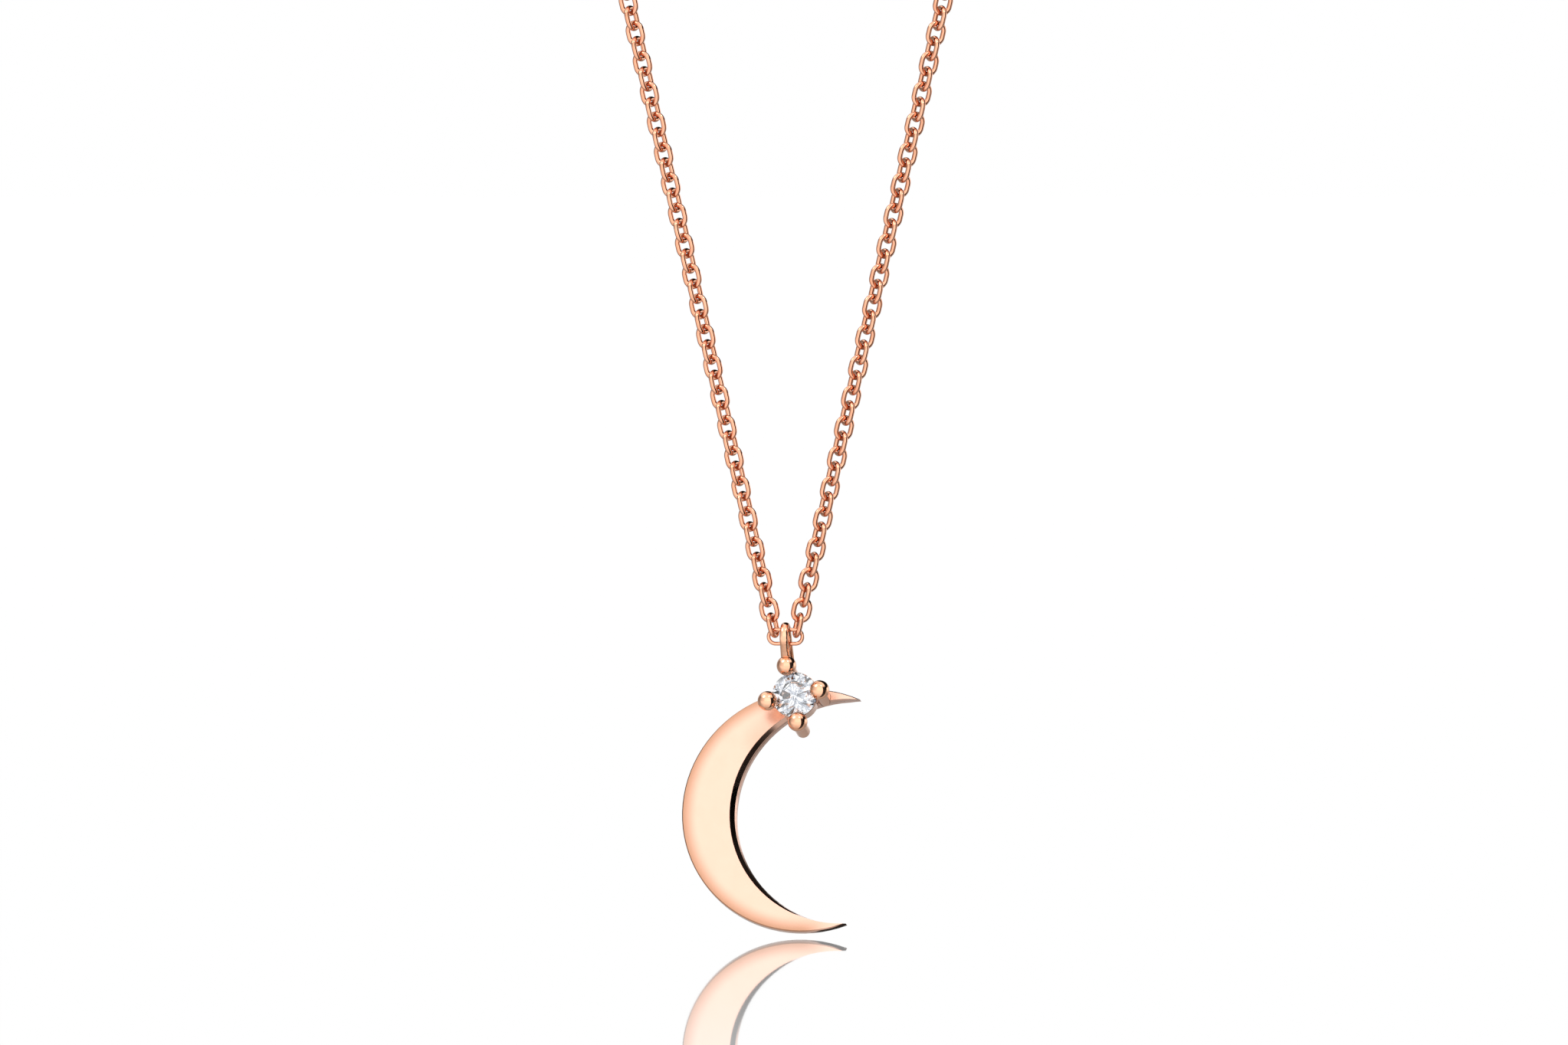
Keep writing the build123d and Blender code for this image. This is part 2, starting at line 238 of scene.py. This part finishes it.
class Board:
    """A node tree that is filled node by node."""

    def __init__(self, tree):
        self.tree = tree
        tree.nodes.clear()

    def node(self, kind, settings=None, sockets=None, out=0):
        """Adds a node, sets its settings and then its sockets, and gives one of its outputs."""
        node = self.tree.nodes.new(kind)
        for name, value in (settings or {}).items():
            if name == "stops":
                self.set_stops(node.color_ramp, value)
            else:
                setattr(node, name, value)
        for key, value in (sockets or {}).items():
            if isinstance(value, Wire):
                self.tree.links.new(value.socket, node.inputs[key])
            else:
                node.inputs[key].default_value = value
        return Wire(self, node.outputs[out]) if node.outputs else node

    @staticmethod
    def set_stops(ramp, stops):
        while len(ramp.elements) > 1:
            ramp.elements.remove(ramp.elements[-1])
        for index, (place, level) in enumerate(stops):
            element = ramp.elements[0] if index == 0 else ramp.elements.new(place)
            element.position = place
            element.color = (level, level, level, 1)

    def noise(self, where, size, detail=3.0):
        """Cloudy noise whose features are about this many metres across."""
        return self.node(
            "ShaderNodeTexNoise", None, {"Vector": where, "Scale": 1 / size, "Detail": detail}, "Fac"
        )

    def blend(self, share, first, second):
        """A colour between two, by a share."""
        sockets = {0: share}
        for key, colour in ((6, first), (7, second)):
            sockets[key] = colour if isinstance(colour, Wire) else (*colour, 1)
        return self.node("ShaderNodeMix", {"data_type": "RGBA"}, sockets, 2)


def deeper(colour, share):
    """A colour at a power, as metal looks after more than one bounce."""
    return tuple(channel ** (1 + share) for channel in colour)


CLOUD_SIZE, HAZE_SIZE = 0.0011, 0.00035  # patches of painted bounce shade, and of dullness, across
SPRING_STEEL = (0.56, 0.55, 0.54)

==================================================

Set exercise:
Show the data once more, exactly as it was written.

Finished exercise:
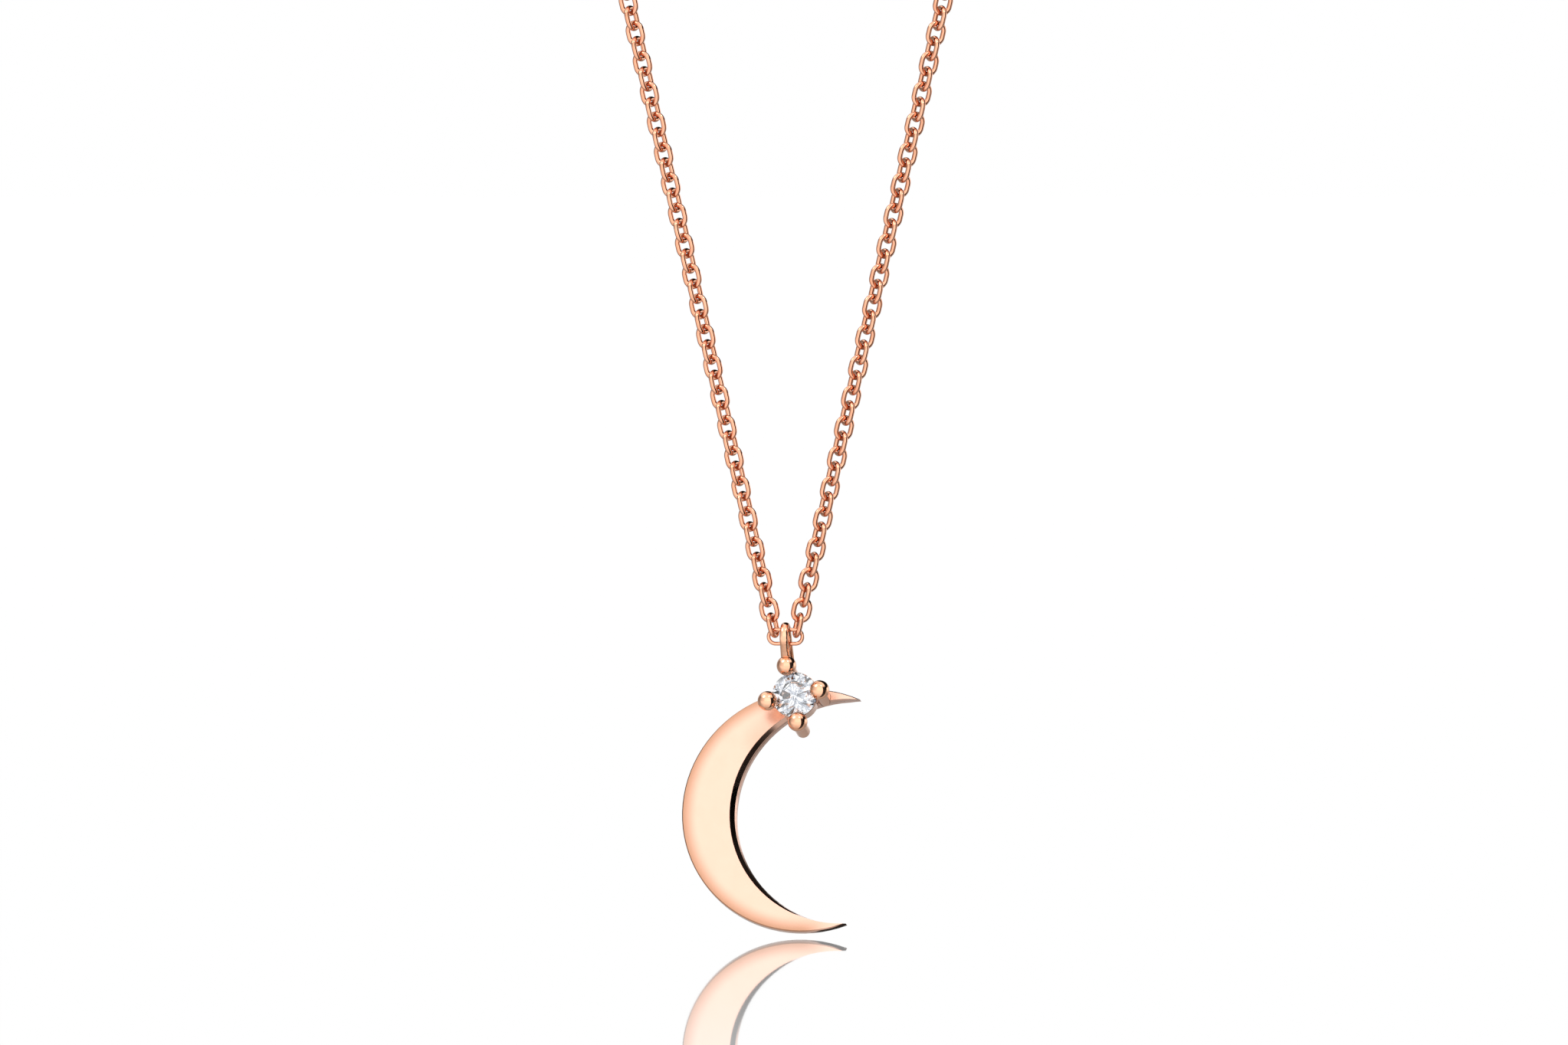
Keep writing the build123d and Blender code for this image. This is part 2, starting at line 238 of scene.py. This part finishes it.
class Board:
    """A node tree that is filled node by node."""

    def __init__(self, tree):
        self.tree = tree
        tree.nodes.clear()

    def node(self, kind, settings=None, sockets=None, out=0):
        """Adds a node, sets its settings and then its sockets, and gives one of its outputs."""
        node = self.tree.nodes.new(kind)
        for name, value in (settings or {}).items():
            if name == "stops":
                self.set_stops(node.color_ramp, value)
            else:
                setattr(node, name, value)
        for key, value in (sockets or {}).items():
            if isinstance(value, Wire):
                self.tree.links.new(value.socket, node.inputs[key])
            else:
                node.inputs[key].default_value = value
        return Wire(self, node.outputs[out]) if node.outputs else node

    @staticmethod
    def set_stops(ramp, stops):
        while len(ramp.elements) > 1:
            ramp.elements.remove(ramp.elements[-1])
        for index, (place, level) in enumerate(stops):
            element = ramp.elements[0] if index == 0 else ramp.elements.new(place)
            element.position = place
            element.color = (level, level, level, 1)

    def noise(self, where, size, detail=3.0):
        """Cloudy noise whose features are about this many metres across."""
        return self.node(
            "ShaderNodeTexNoise", None, {"Vector": where, "Scale": 1 / size, "Detail": detail}, "Fac"
        )

    def blend(self, share, first, second):
        """A colour between two, by a share."""
        sockets = {0: share}
        for key, colour in ((6, first), (7, second)):
            sockets[key] = colour if isinstance(colour, Wire) else (*colour, 1)
        return self.node("ShaderNodeMix", {"data_type": "RGBA"}, sockets, 2)


def deeper(colour, share):
    """A colour at a power, as metal looks after more than one bounce."""
    return tuple(channel ** (1 + share) for channel in colour)


CLOUD_SIZE, HAZE_SIZE = 0.0011, 0.00035  # patches of painted bounce shade, and of dullness, across
SPRING_STEEL = (0.56, 0.55, 0.54)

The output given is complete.